Already, Columbia Falls officials have been getting inquiries from leaders of nearby municipalities looking for a local model for managing development. Greene, who’s a local contractor, says the point of the work he and other board members put in isn’t to discourage businesses from coming to Columbia Falls but only to create clear guidelines. “I do believe it will deter developers that we don’t want here,” Greene says. “Developers that are looking for shortcuts. Shortcuts that the community will pay for in the long run.” 

Morrill feels the new rules were designed specifically to target the flagpole project. “Now they’ve got these ordinances, and many of them really are pointed right at us,” he says. “[The town] just plain went overboard. I suppose they won, they got rid of the project. But then they just kept kicking us when we’re down.” He doesn’t intend to pore through the new rules himself. “Many people have, and they’ve told me about it,” he said. “I’m aggravated, so I don’t even bother.” 

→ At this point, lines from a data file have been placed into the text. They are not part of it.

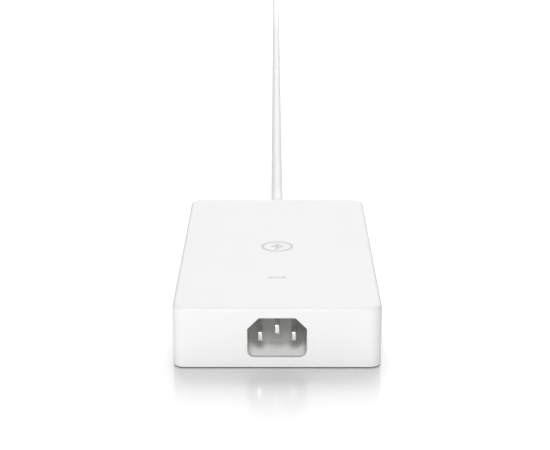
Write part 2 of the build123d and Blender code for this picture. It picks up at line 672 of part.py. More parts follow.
with BuildPart() as latch_blank:
    with BuildSketch(Plane.YZ.offset(-LATCH_W / 2)):
        with Locations((LATCH_ROOT, ROOT_Z)):
            Circle(LATCH_ROOT_R)
        with BuildLine():
            Polyline(
                (LATCH_ROOT, ROOT_Z - 0.1),
                (LATCH_ROOT, ROOT_Z + LATCH_ROOT_R),
                (LATCH_ROOT + 1.0, ROOT_Z + 1.15),
                (LATCH_ROOT + LATCH_L - 0.6, ROOT_Z + 1.15 + (LATCH_L - 1.6) * tan(radians(LATCH_TILT))),
                (LATCH_ROOT + LATCH_L, ROOT_Z + 0.7 + (LATCH_L - 1.6) * tan(radians(LATCH_TILT))),
                (LATCH_ROOT + LATCH_L - 0.4, ROOT_Z + 0.2 + (LATCH_L - 1.4) * tan(radians(LATCH_TILT))),
                (LATCH_ROOT + 0.6, ROOT_Z + 0.25),
                close=True,
            )
        make_face()
    extrude(amount=LATCH_W)
    # behind its shoulders the lever is narrower
    with BuildSketch(Plane.XY):
        for side in (-1, 1):
            with Locations((side * LATCH_W / 2, LATCH_ROOT + 8 + LATCH_L / 2)):
                Rectangle(2.4, LATCH_L, mode=Mode.ADD)
    extrude(amount=PLUG_H, mode=Mode.SUBTRACT)

with BuildPart() as boot_blank:
    with BuildSketch(Plane.XZ.offset(-PLUG_L)):
        RectangleRounded(PLUG_W - 0.4, PLUG_H - 0.2, 1.5)
    with BuildSketch(Plane.XZ.offset(-(PLUG_L + 7))):
        RectangleRounded(9.6, 7.2, 3.0)
    with BuildSketch(Plane.XZ.offset(-(PLUG_L + BOOT_L))):
        Circle(3.7)
    loft()

NEAR_PLACE = Location((0, PLUG_NOSE_Y, PLUG_Z))
BOOT_END_Y = PLUG_NOSE_Y + PLUG_L + BOOT_L
FAR_PLUG_X = COIL_X - 49.0
FAR_BOOT_Y = COIL_Y - 8.5
FAR_PLACE = Location((FAR_PLUG_X, FAR_BOOT_Y - BOOT_L - PLUG_L, FAR_PLUG_Z))
for end, place in (("near", NEAR_PLACE), ("far", FAR_PLACE)):
    for piece, blank in (
        ("body", plug_blank),
        ("contacts", blade_blank),
        ("latch", latch_blank),
        ("boot", boot_blank),
    ):
        with BuildPart(place) as plug_piece:
            add(blank.part)
        plug_piece.part.label = f"{end}_plug_{piece}"
        export_step(plug_piece.part, f"parts/{end}_plug_{piece}.step")

# ---------------------------------------------------------------- patch cord
# From the boot it sinks to the surface, runs straight back, and turns into the coil.
RUN_ROUTE = [
    (0.0, BOOT_END_Y, PLUG_Z),
    (0.0, BOOT_END_Y + 17.0, PLUG_Z),
    (-0.2, BOOT_END_Y + 52.0, CORD_FLOOR_Z),
    (-1.4, COIL_Y - 50.0, CORD_FLOOR_Z),
    (-3.0, COIL_Y - 15.0, CORD_FLOOR_Z),
]
# It climbs out over the coil's outer turn, and comes round to the far plug beside the coil.
TAIL_ROUTE = [
    (COIL_X + 32.5, COIL_Y + 5.7, CORD_FLOOR_Z),
    (COIL_X + 25.7, COIL_Y + 21.5, 6.0),
    (COIL_X + 11.3, COIL_Y + 34.7, 9.4),
    (COIL_X - 7.4, COIL_Y + 41.9, 9.4),
    (COIL_X - 27.9, COIL_Y + 37.1, 6.0),
    (COIL_X - 42.2, COIL_Y + 23.4, FAR_PLUG_Z),
    (FAR_PLUG_X, COIL_Y + 7.5, FAR_PLUG_Z),
    (FAR_PLUG_X, FAR_BOOT_Y, FAR_PLUG_Z),
]
for cord_name, route in (("cord_run", RUN_ROUTE), ("cord_tail", TAIL_ROUTE)):
    points = [Vector(*p) for p in route]
    runs = [b - a for a, b in zip(points, points[1:])]
    arc_radii = []
    for before, after in zip(runs, runs[1:]):
        half_turn = radians(before.get_angle(after)) / 2
        arc_radii.append(0.45 * min(before.length, after.length) / tan(half_turn))
    with BuildPart() as cord:
        with BuildLine() as cord_path:
            FilletPolyline(*route, radius=arc_radii)
        with BuildSketch(Plane(origin=route[0], z_dir=runs[0])):
            Circle(CORD_R)
        sweep(path=cord_path.wires()[0])
    path_length = sum(edge.length for edge in cord_path.edges())
    section = pi * CORD_R**2
    print(cord_name, "radii", [round(r, 1) for r in arc_radii], "length", round(path_length, 1))
    print(cord_name, "volume", round(cord.part.volume, 1), "expected", round(section * path_length, 1))
    cord.part.label = cord_name
    export_step(cord.part, f"parts/{cord_name}.step")

with BuildPart() as cord_coil:
    with BuildSketch(Plane.XY):
        with Locations((COIL_X, COIL_Y)):
            Circle(COIL_OUTER_R)
            Circle(COIL_INNER_R, mode=Mode.SUBTRACT)
    extrude(amount=COIL_H)
    fillet(cord_coil.edges(), 2.0)
cord_coil.part.label = "cord_coil"
export_step(cord_coil.part, "parts/cord_coil.step")
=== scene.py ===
import logging
import math
from dataclasses import dataclass
from enum import Enum
from typing import Callable

import bmesh
import bpy
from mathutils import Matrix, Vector


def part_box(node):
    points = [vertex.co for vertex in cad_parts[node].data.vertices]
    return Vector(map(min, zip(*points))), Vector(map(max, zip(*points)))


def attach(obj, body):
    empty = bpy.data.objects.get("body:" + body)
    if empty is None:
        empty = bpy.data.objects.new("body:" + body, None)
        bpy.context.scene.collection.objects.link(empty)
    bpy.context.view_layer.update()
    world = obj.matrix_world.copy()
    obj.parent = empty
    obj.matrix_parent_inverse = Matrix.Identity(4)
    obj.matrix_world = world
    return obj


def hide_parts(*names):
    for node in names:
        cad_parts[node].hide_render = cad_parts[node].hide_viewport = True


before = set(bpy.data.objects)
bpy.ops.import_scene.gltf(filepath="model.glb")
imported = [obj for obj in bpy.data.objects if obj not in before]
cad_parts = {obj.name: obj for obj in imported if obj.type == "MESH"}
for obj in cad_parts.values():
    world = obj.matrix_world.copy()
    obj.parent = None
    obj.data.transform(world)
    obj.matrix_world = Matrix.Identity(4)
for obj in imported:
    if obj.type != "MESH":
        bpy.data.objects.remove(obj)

log = logging.getLogger("poe_injector")
MM = 0.001
NEAR = 0.01 * MM  # a corner this close to a place counts as at it
SENSOR_WIDTH = 36.0
Point = tuple[float, float, float]
Colour = tuple[float, float, float]
Element = bmesh.types.BMVert | bmesh.types.BMEdge | bmesh.types.BMFace
Test = Callable[[Element], bool]
Thing = bpy.types.Object
Socket = bpy.types.NodeSocket


# ---- shader maths
class Val:
    """One number's socket in a shader, with the arithmetic that the finishes use."""

    def __init__(self, graph: "Graph", socket: Socket) -> None:
        """Wraps a socket of a graph."""
        self.graph = graph
        self.socket = socket

    def _with(self, operation: str, *others: "Val | float") -> "Val":
        """Adds a Math node that takes this value first."""
        return self.graph.math(operation, self, *others)

    def __add__(self, other: "Val | float") -> "Val":
        """This value plus another."""
        return self._with("ADD", other)

    def __radd__(self, other: float) -> "Val":
        """A number plus this value."""
        return self + other

    def __sub__(self, other: "Val | float") -> "Val":
        """This value minus another."""
        return self._with("SUBTRACT", other)

    def __rsub__(self, other: float) -> "Val":
        """A number minus this value."""
        return self.graph.math("SUBTRACT", other, self)

    def __mul__(self, other: "Val | float") -> "Val":
        """This value times another."""
        return self._with("MULTIPLY", other)

    def __rmul__(self, other: float) -> "Val":
        """A number times this value."""
        return self * other

    def __gt__(self, other: "Val | float") -> "Val":
        """1 where this value is greater, and 0 elsewhere."""
        return self._with("GREATER_THAN", other)

    def __lt__(self, other: "Val | float") -> "Val":
        """1 where this value is less, and 0 elsewhere."""
        return self._with("LESS_THAN", other)

    def __abs__(self) -> "Val":
        """The value's size without its sign."""
        return self._with("ABSOLUTE")

    def wave(self) -> "Val":
        """The sine of this value."""
        return self._with("SINE")

    def repeat(self, step: float) -> "Val":
        """Where this value is within a step that repeats, from 0 to 1."""
        return (self * (1 / step))._with("FRACT")

    def clipped(self) -> "Val":
        """The value held between 0 and 1."""
        return self._with("MINIMUM", 1.0)._with("MAXIMUM", 0.0)

    def ramp(self, low: float, high: float) -> "Val":
        """0 under low, 1 over high, and straight between."""
        return ((self - low) * (1 / (high - low))).clipped()


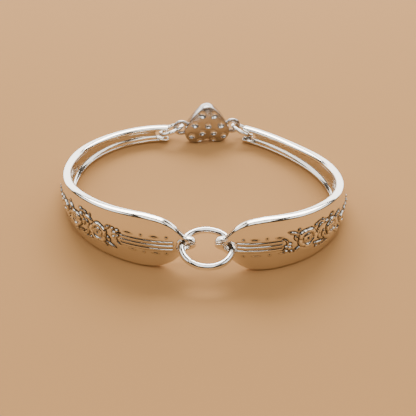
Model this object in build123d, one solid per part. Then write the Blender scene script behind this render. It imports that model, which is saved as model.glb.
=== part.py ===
from build123d import *
import os
from math import asin, cos, degrees, pi, radians, sin, sqrt

# Spoon handle bracelet, in millimetres, +Z up, lying on the lower edges of its two handles.
# The wrist goes through from above. The front ring is at -Y and the heart clasp at +Y.

# The cuff, measured on the handles' centre lines
cuff_half_width = 31.35      # from the middle plane to a handle at its widest
cuff_half_depth = 27.0       # from the middle to the centre line at the front

# Handles
handle_width = 12.8          # across the widest part, near the front
handle_thickness = 2.2       # at the rims, along the body
tip_thickness = 1.7          # at the rims, at the tip
crown = 0.55                 # how far the outer face stands out past its rims
hollow = 0.85                # how far the inner face is dished at the narrow end
tip_gap = 3.9                # between the two tips, inside the front ring
tip_middle = 0.85            # where the middle of that gap lies along X
front_hole = 2.8
front_hole_inset = 3.05      # from the tip to its hole, halfway between the two handles
back_hole = 2.6
back_hole_inset = 2.1        # from the narrow end to its hole

# Rings of round wire
front_ring_radius = 5.25     # of the wire's centre line
front_ring_wire = 1.4
front_ring_dip = 10.5        # degrees that the front of the ring hangs below level
front_ring_lean = 0.25       # how far above the left hole's middle and below the right's it passes
front_ring_slack = 0.1       # how far from a hole's middle it passes, away from the tip
jump_ring_radius = 3.0
jump_ring_wire = 1.0
jump_ring_droop = 12.0       # degrees that the far side of each jump ring hangs below level

# Heart clasp
heart_width = 11.6
heart_height = 11.0           # to where the long sides would meet
heart_depth = 3.3
heart_edge = 0.7             # rounding of both rims
heart_offset = 0.5           # of the heart's middle along X
heart_behind = 0.4           # from the narrow ends' holes to the heart's middle, along Y
heart_turn = 8.0             # degrees that the inner face looks towards +X
heart_lean = 1.5             # degrees that the point leans towards +X
lobe_turn = 30.0             # degrees that each lobe's arc runs on above its widest place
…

The wounds, clearly, were still fresh. “I’m known from coast to coast because of what we’ve done with Wreaths,” Morrill said. “And I’m more respected across the whole United States than right where I live. And that’s awful.” But with all of his businesses and landholdings based down east, he was feeling stuck. “Frankly, if it wasn’t for that, my wife and I would be gone. We’re not really liked here.” 

Rob piped up, though, that he and Morrill and the rest of the family aren’t inclined to abandon their flagpole ambitions forever. “We’re not giving up on it,” he insisted. 

Even if the Worcesters do continue to believe a towering tribute to America’s veterans is in Columbia Falls’s best interest, Greene points out, reviving that project under the town’s new codes would prompt another kind of exercise in patriotism. “The community,” he says, “has to decide if they’re willing to take on the responsibility of their freedom and show up and vote.”